Even with the third most prorated money in the league entering training camp, the roster still wasn’t strong enough for DeCosta. With Tyus Bowser nursing a knee injury and Marlon Humphrey on the shelf following minor foot surgery, the pass defense desperately needed reinforcements in mid-August. So Baltimore signed Jadaveon Clowney and Ronald Darby. While the sizes of their contracts were unimpressive, their acquisitions were, for different reasons. Clowney, a former top overall pick who reportedly quit on his team last season, represented a departure from Harbaugh’s preference for overachievers with tenacious work ethic. And Darby signaled that the Ravens were no longer content to rely on the development of unproven young players during a championship window.
The most recent example was the release of fifth round rookie Kyu Kelly on Tuesday. Baltimore rarely jettisons a rookie selected before the sixth round. Yet team brass decided rostering a journeyman capable of contributing during the first quarter of this season was more valuable than retaining a player who could provide depth throughout the length of his rookie contract. Winning now was more important than long-term stability.

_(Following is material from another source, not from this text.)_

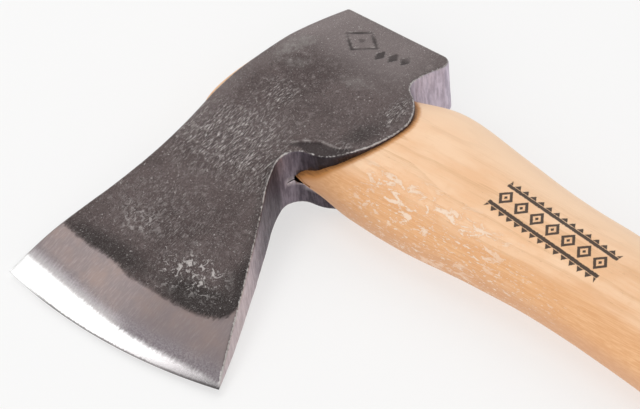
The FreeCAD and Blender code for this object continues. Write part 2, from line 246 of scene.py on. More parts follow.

All in all, the Ravens are not as deep on the defensive side of the football as they have been, as evidenced by their pair of preseason losses. But by adding star power to the most essential phases of modern football, pass offense and pass defense, they have a higher ceiling than at any point since their last Super Bowl victory. DeCosta successful squeezed the last bit of juice he responsibly could to put Baltimore on equal footing with the AFC’s elite rosters.
There is no guarantee that any of these decisions will push the Ravens over the top. However, they finally have an honest chance to pass through a gauntlet of loaded teams in the postseason. However this season and future seasons play out, the Ravens should be commended for pivoting from their stability-focused habits that lowered their single-season ceiling, and finally embracing the NFL’s win-now era.